The small army of volunteers was making progress against the buckthorn, but it is a formidable nemesis.

"It leafs early in spring and holds its leaves until late in fall. It's still green and photosynthesizing in fall when other trees have turned red and gold—that helps it survive better," Sutter said. She pointed to the massive number of trees with early-sprouting leaves, saying they were all buckthorn.

"If we would get all the buckthorn out and have periodic fires, we would be in a good situation, but we still have too much buckthorn," she said.

The white oaks and burr oaks in Linne Woods are naturally fire-resistant, Sutter said. However, Linne Woods is too close to homes to conduct what naturalists call a controlled burn, in which they set fire to a designated nature area under controlled conditions.

So volunteers such as the nature stewards and the Lumberjack Club at Notre Dame College Prep come out on a regular basis to chop and burn.
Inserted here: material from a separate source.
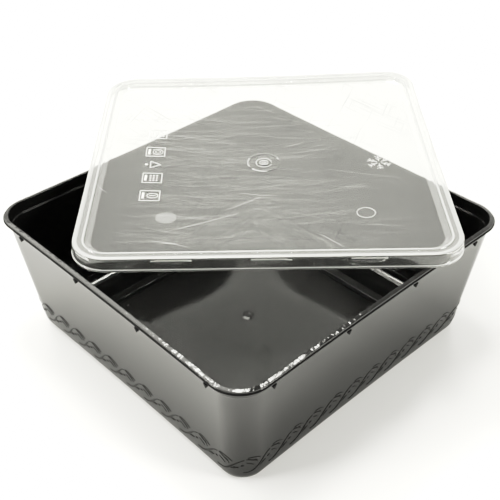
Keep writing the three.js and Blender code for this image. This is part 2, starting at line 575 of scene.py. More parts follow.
def fine_streaks() -> NodeTree:
    """Fine straight rub marks in two directions, with clear patches between them.

    Returns:
        The group.
    """
    graph, given, result = start_group("fine_streaks", {"Vector": None, "Amount": 0.5}, ("Mask",))
    masks = []
    for turn, stretch in ((0.0, (18.0, 1400.0, 18.0)), (1.1, (25.0, 1100.0, 25.0))):
        turned = graph.node(
            "ShaderNodeVectorRotate", {"Vector": given["Vector"], "Angle": turn}, rotation_type="Z_AXIS")
        stretched = graph.node("ShaderNodeMapping", {"Vector": turned.outputs["Vector"], "Scale": stretch})
        lines = graph.noise(stretched.outputs["Vector"], 1.0, 2.0)
        masks.append(graph.math("SMOOTH_MAX", graph.above(lines, 0.6, 6.0), 0.0, 0.1))
    patches = graph.above(graph.noise(given["Vector"], 22.0, 3.0), 0.42, 5.0, clamp=True)
    streaks = graph.math("MULTIPLY", graph.math("ADD", *masks, clamp=True), patches)
    graph.feed(result["Mask"], graph.math("MULTIPLY", streaks, given["Amount"]))
    return graph.tree


def painted_shade_mask() -> NodeTree:
    """A mask that grows evenly from 0 at the floor to 1 at a height, which paints shade on a wall, darker
    towards its foot.

    Returns:
        The group.
    """
    graph, given, result = start_group("painted_shade_mask", {"Vector": None, "Top": 0.1}, ("Mask",))
    place = graph.node("ShaderNodeSeparateXYZ", {0: given["Vector"]})
    graph.feed(result["Mask"], graph.math("DIVIDE", place.outputs["Z"], given["Top"], clamp=True))
    return graph.tree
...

"We come out here about 18 times a year," said John Bachta, a teacher at the high school who heads the club. "The boys get an hour of service time for each hour they work. They have to get 25 service hours per year."

As he spoke, the students, some wearing helmets and gloves, were sawing and pulling down branches.

Tom Christoffel, 19, who graduated from Notre Dame and is attending Columbia College, comes back to work with the club, of which he was president his junior and senior years.

"The stewards would teach us the importance of what we're doing—that motivated me to continue," he said.

Bob Schulter of Niles, who works for Comcast, said Comcast employees were there volunteering because it was Comcast Cares Day. Another group of employee volunteers was at Bunker Hill Forest Preserve in Niles fighting another invasive plant, garlic mustard, he said.

John Thill, a Morton Grove trustee, who with his wife Marion is a steward with the Cook County Forest Preserve District, said the volunteers did a great job, and explained that after they leave, he and Marion stay for a few hours until the bonfires burn down to ash. The volunteers had left the buckthorn stumps two to three feet tall; Thill said a worker with a chain saw often cuts them level with the ground, and then the Thills pour a herbicide called garlon on them to prevent the felled buckthorn from growing back.

"This is 11 years of doing this for us now, and John and Jane Balaban do similar work at Bunker Hill and Harms Woods," Thill said.

During that time, a lot of buckthorn has been cut, and some lands have been restored to their native prairie vegetation.

Gesturing to the west, to the area between the woods and the Delaine Farms subdivision, he said, "You can take a walk in a loop around this prairie. And if you want to see some really beautiful woods, wait about two weeks and go for a hike in Harms Woods."